Tell Them We Are Rising premieres on PBS’ Independent Lens series on February 19. The film highlights how HBCUs were founded in the cauldron of segregation. It describes the philosophical battles undergirding the debates between the merits of an industrial arts or liberal arts education, which still permeate campuses today. The movie recognizes schools and alums that radically changed America and the world, such as Howard University’s Thurgood Marshall, the first black Supreme Court judge. But Rising’s main contribution to history is how it properly situates the role that black colleges played in the Civil Rights movement. It’s a role they still play today.

The federal government defined an HBCU in 1965 as “any historically black college or university that was established prior to 1964, whose principal mission was, and is, the education of black Americans.” (It is important to note, however, that the black composition of HBCUs didn’t preclude them from working to eliminate segregation in all facets of life off-campus. Rising’s director Stanley Nelson told me, “HBCUs have always been open to all races for this reason.”) The National Center for Education Statistics currently lists 102 HBCUs, but there have been several that have come and gone over the decades since abolitionists and faith-based organizations endowed the educational institutions, many of which have evolved into today’s colleges and universities.

But a rash of HBCUs have closed in the last 30 years due to inequitable funding and financial management struggles, which are related to several universities’ struggles to maintain their academic accreditation. In an op-ed published on Inside Higher Ed, Alvin Schexnider, former chancellor of Winston-Salem State University, cited almost a dozen HBCUs that have closed permanently since Brown vs. the Board of Education was decided in 1954, and several that have had trouble keeping accreditation since. “HBCUs are in a death spiral and may not be salvageable,” Schexnider wrote, arguing that the institutions need a new business model. Black students have more options today than in a segregated system and financial aid has not kept pace with students’ needs and the cost of serving them. Schexnider may be right—to be sure, what’s in place now isn’t working—but what kind of business model would surmount stark inequality?

A rash of HBCUs have closed in the last 30 years due to inequitable funding and financial management struggles, which are related to several universities’ struggles to maintain their academic accreditation.

“[W] hen one compares the University of North Carolina–Chapel Hill’s $15,700 in state funding per student to [HBCU] North Carolina A&T University’s $7,800 in state funding per student, inequities in funding per student are revealed,” wrote Donald Mitchell, Jr., Grand Valley State University professor in 2013 in the academic e-journal Education Policy.

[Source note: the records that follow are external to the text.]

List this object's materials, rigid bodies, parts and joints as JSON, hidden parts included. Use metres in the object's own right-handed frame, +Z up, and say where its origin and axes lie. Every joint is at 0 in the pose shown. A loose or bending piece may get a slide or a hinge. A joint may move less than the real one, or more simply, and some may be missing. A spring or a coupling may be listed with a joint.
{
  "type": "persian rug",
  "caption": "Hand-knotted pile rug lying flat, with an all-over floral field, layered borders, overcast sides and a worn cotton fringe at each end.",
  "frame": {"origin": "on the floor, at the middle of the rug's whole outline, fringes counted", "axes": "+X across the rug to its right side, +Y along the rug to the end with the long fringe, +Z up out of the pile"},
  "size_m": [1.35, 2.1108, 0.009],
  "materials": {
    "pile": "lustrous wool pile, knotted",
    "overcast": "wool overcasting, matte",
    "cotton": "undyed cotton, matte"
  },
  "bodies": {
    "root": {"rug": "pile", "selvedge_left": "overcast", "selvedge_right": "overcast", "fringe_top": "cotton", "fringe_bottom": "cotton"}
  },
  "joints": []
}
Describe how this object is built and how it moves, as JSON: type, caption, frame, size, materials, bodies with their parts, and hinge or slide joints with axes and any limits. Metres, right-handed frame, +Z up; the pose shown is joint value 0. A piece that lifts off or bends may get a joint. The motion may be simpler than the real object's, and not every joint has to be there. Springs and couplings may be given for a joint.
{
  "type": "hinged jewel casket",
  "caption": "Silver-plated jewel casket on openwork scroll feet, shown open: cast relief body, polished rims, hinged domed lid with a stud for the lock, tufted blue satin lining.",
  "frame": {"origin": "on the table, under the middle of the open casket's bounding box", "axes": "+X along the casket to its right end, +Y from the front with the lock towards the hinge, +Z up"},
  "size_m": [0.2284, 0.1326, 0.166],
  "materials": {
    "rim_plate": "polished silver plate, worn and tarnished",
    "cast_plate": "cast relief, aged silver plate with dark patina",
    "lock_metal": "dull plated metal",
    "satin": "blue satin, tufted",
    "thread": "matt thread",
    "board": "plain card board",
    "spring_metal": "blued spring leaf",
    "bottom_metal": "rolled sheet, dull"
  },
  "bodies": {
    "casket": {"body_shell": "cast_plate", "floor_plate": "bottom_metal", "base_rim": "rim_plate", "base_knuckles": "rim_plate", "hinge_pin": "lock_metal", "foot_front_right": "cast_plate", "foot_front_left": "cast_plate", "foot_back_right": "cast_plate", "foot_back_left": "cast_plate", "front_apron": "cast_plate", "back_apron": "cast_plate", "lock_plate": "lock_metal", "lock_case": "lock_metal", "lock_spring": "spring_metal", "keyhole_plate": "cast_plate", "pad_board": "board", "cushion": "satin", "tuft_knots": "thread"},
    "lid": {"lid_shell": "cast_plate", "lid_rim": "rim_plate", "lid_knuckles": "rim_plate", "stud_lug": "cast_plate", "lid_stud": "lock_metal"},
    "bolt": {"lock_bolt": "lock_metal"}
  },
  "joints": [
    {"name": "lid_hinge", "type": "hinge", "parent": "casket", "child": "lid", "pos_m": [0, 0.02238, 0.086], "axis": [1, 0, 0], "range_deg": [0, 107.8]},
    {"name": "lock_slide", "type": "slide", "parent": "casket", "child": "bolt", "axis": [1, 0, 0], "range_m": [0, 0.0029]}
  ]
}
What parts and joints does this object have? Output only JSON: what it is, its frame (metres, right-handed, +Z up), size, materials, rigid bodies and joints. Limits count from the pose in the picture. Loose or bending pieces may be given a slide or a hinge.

The business models may have to change, but they will never catch up to a rigged funding system. I believe that the per student support disparity that Mitchell cited questions the very existence of black people, the belief that black lives—and the institutions that serve them—matter. If you don’t think they matter, you don’t fund them adequately. How else can a black student rate less than half in state funding at an HBCU than a student at the predominantly white school at Chapel Hill? In this regard, HBCUs are as relevant now as when they were founded because segregation and racism are still salient factors in American democracy. Rising shows the historical legacy of these inequalities and how HBCUs were (and still are) agents of change.

You can be a black-led, majority-black-enrolled institution that fights to end segregated systems that produce inequalities. Success in this endeavor results in people of all persuasions attending HBCUs. We should want growth for HBCUs because of the successes that they have brought to society, not shut them down because of it.

Rising also shows how industrialists of the past used notable black people to advance and defend segregation in order to maintain a caste system that favors whites. Spoiler alert: Booker T. Washington wasn’t good then (or now).

To be clear, less segregation, not more, is better. We are still segregated because school leaders are not fighting it.

To be clear, less segregation, not more, is better. We are still segregated because school leaders are not fighting it. If the Civil Rights movement waited on predominately white colleges and universities, not HBCUs, to fuel the movement with human power and intellectual capital, we would still be waiting for black people to get the right to sit in public spaces or ride in the front of a bus.

“It is important that the strongest pressures against the continuation of segregation, North or South, be continually and constantly manifested,” said Thurgood Marshall, Howard University graduate. “Probably, as much as anything else, this is the key in the elimination of discrimination in the United States.”

Nelson argues with his art and words that the segregation and bigotry prevalent today is why HBCUs must continue to apply pressure. “HBCUs in the Trump era are more relevant than ever.”